The craniectomy, the procedure that Giffords underwent -- which involves removing portions of the skull to allow the injured brain room to swell -- is one of those advances that had success in Iraq, and have subsequently become more common in the U.S., Mayer said. U.S. doctors feared this procedure would leave patients as vegetables, or with a lifetime of misery and suffering. They didn't understand the point of leaving the skull bone off. But the brain is "more resilient and plastic than we thought," Mayer said.

Neurosurgeons distinguish between "penetrating" injuries, such as bullets that go through the brain, and "blunt" injuries, which refer to the trauma of hitting one's head against an object or the floor, for example. A bullet creates a focused wound to the brain, concentrated in one area, while a concussion or other blunt injury creates more diffuse harm, said Grady.

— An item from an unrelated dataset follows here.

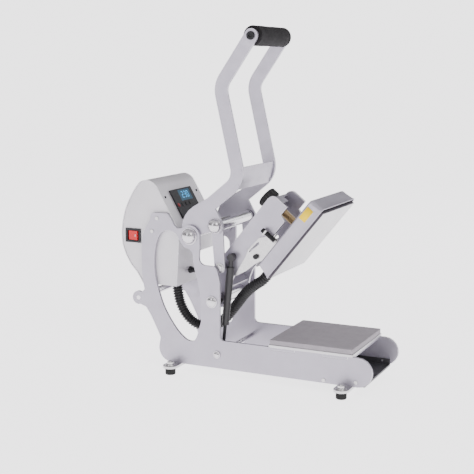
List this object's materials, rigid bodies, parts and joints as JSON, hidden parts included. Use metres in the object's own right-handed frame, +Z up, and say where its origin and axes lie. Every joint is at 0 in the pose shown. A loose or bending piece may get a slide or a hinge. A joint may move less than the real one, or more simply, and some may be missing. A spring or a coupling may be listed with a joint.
{
  "type": "clamshell heat transfer press",
  "caption": "Small clamshell heat transfer press with a bent two-arm lever handle, gas strut, control box and a flat platen over a silicone pad, shown open.",
  "frame": {"origin": "centre of the footprint, on the surface the rubber feet stand on", "axes": "+Z up, -Y towards the front end with the pad, +X to the operator's right; the gas strut and mains switch are on the -X side"},
  "size_m": [0.208, 0.465, 0.5905],
  "materials": {
    "silver_powder_coat": "satin metallic powder coat",
    "zinc_plate": "bright zinc plate",
    "polished_steel": "polished",
    "dark_paint": "satin dark paint",
    "black_steel": "black oxide",
    "black_foam": "matt moulded grip",
    "black_rubber": "matt",
    "grey_silicone": "matt silicone sponge",
    "black_plastic": "fine grained",
    "conduit_plastic": "corrugated, slight sheen",
    "key_plastic": "matt",
    "red_plastic": "glossy translucent",
    "display_window": "glossy window over a lit display",
    "circuit_board": "board with components",
    "bronze": "machined bronze",
    "element_sheath": "heat tinted sheath",
    "glass_wool": "woven fibre board"
  },
  "bodies": {
    "frame": {"side_plate_left": "silver_powder_coat", "side_plate_right": "silver_powder_coat", "base_bridge": "silver_powder_coat", "front_floor": "dark_paint", "foot_bracket_front": "zinc_plate", "foot_bracket_rear": "zinc_plate", "rubber_feet": "black_rubber", "foot_bolts": "zinc_plate", "lower_platen": "silver_powder_coat", "silicone_pad": "grey_silicone", "rear_tie_rod": "polished_steel", "main_pivot_shaft": "polished_steel", "hinge_shaft": "polished_steel", "strut_pin": "polished_steel", "frame_screws": "zinc_plate", "control_box_wrap": "silver_powder_coat", "control_box_side_left": "silver_powder_coat", "control_box_side_right": "silver_powder_coat", "control_box_floor": "silver_powder_coat", "controller": "black_plastic", "controller_screws": "black_steel", "display": "display_window", "rocker_bezel": "black_plastic", "relay_board": "circuit_board", "cable_gland": "black_plastic", "sensor_lead": "conduit_plastic", "conduit": "conduit_plastic"},
    "handle": {"handle_arm_left": "silver_powder_coat", "handle_arm_right": "silver_powder_coat", "handle_stiffener": "silver_powder_coat", "grip": "black_foam", "grip_screws": "black_steel", "toggle_tube": "polished_steel", "toggle_bolts": "polished_steel"},
    "links": {"link_left": "silver_powder_coat", "link_right": "silver_powder_coat", "link_bolts": "polished_steel"},
    "swing_arm": {"cheek_left": "silver_powder_coat", "cheek_right": "silver_powder_coat", "swing_web": "silver_powder_coat", "swing_hinge_tube": "polished_steel", "toggle_bosses": "polished_steel", "strut_stud": "polished_steel"},
    "spindle": {"pressure_spindle": "bronze", "pressure_knob": "black_plastic"},
    "platen": {"platen_cover": "silver_powder_coat", "heat_slab": "zinc_plate", "heating_element": "element_sheath", "insulation": "glass_wool", "platen_hub": "polished_steel", "platen_bracket": "zinc_plate", "platen_studs": "black_steel", "conduit_ferrule": "black_plastic"},
    "strut_lower": {"strut_rod": "black_steel"},
    "strut_upper": {"strut_cylinder": "dark_paint"},
    "rocker": {"rocker_switch": "red_plastic"},
    "set_key": {"button_set": "red_plastic"},
    "down_key": {"button_down": "key_plastic"},
    "up_key": {"button_up": "key_plastic"},
    "mode_key": {"button_mode": "key_plastic"}
  },
  "joints": [
    {"name": "handle_hinge", "type": "hinge", "parent": "frame", "child": "handle", "pos_m": [0, 0.095, 0.241], "axis": [1, 0, 0], "range_deg": [0, 67.72]},
    {"name": "link_hinge", "type": "hinge", "parent": "handle", "child": "links", "pos_m": [0, 0.049, 0.261], "axis": [1, 0, 0], "range_deg": [-114.69, 0]},
    {"name": "swing_hinge", "type": "hinge", "parent": "frame", "child": "swing_arm", "pos_m": [0, 0.053, 0.131], "axis": [1, 0, 0], "range_deg": [0, 51], "deforming": ["conduit"]},
    {"name": "strut_foot_hinge", "type": "hinge", "parent": "frame", "child": "strut_lower", "pos_m": [-0.05165, 0.0435, 0.04], "axis": [1, 0, 0], "range_deg": [0, 23.31]},
    {"name": "strut_slide", "type": "slide", "parent": "strut_lower", "child": "strut_upper", "axis": [0, -0.1005, 0.9949], "range_m": [-0.0323, 0]},
    {"name": "platen_lift", "type": "slide", "parent": "swing_arm", "child": "platen", "axis": [0, 0.7771, 0.6293], "range_m": [0, 0.004]},
    {"name": "spindle_turn", "type": "hinge", "parent": "swing_arm", "child": "spindle", "pos_m": [0, -0.0452, 0.28246], "axis": [0, 0.7771, 0.6293], "range_deg": [0, 720.1]},
    {"name": "rocker_tilt", "type": "hinge", "parent": "frame", "child": "rocker", "pos_m": [-0.0637, 0.209, 0.234], "axis": [0, 0, 1], "range_deg": [0, 12]},
    {"name": "set_press", "type": "slide", "parent": "frame", "child": "set_key", "axis": [0, 0.8661, -0.4998], "range_m": [0, 0.0008], "stiffness_N_per_m": 900, "springref_m": -0.0012},
    {"name": "down_press", "type": "slide", "parent": "frame", "child": "down_key", "axis": [0, 0.8661, -0.4998], "range_m": [0, 0.0008], "stiffness_N_per_m": 900, "springref_m": -0.0012},
    {"name": "up_press", "type": "slide", "parent": "frame", "child": "up_key", "axis": [0, 0.8661, -0.4998], "range_m": [0, 0.0008], "stiffness_N_per_m": 900, "springref_m": -0.0012},
    {"name": "mode_press", "type": "slide", "parent": "frame", "child": "mode_key", "axis": [0, 0.8661, -0.4998], "range_m": [0, 0.0008], "stiffness_N_per_m": 900, "springref_m": -0.0012}
  ],
  "couplings": [
    {"joint": "link_hinge", "follows": "handle_hinge", "ratio": -1.6935},
    {"joint": "swing_hinge", "follows": "handle_hinge", "ratio": 0.75309},
    {"joint": "strut_foot_hinge", "follows": "handle_hinge", "ratio": 0.34409},
    {"joint": "strut_slide", "follows": "handle_hinge", "m_per_rad": -0.02724},
    {"joint": "spindle_turn", "follows": "platen_lift", "rad_per_m": 3141.6}
  ]
}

Because it's easier to know which tissue is damaged, a focused wound can be better from the surgeon's point of view, Grady said. However, in some cases, the blast wave of a bullet can spread through brain tissue, impacting multiple areas.

Both of these forms of brain injury have significant neurological consequences, and can cause spinal fluid leaks and infection, Grady said.

"It's a little bit like Humpty Dumpty, we're not able to put brains back together again," Grady said. Still, "the brain is capable of remarkable recovery," he said.

In Giffords' case, the bullet entered and exited only the left hemisphere of the brain. If Giffords was lucky enough to not have certain areas critically damaged, she has a good chance to make a substantial recovery, Grady said.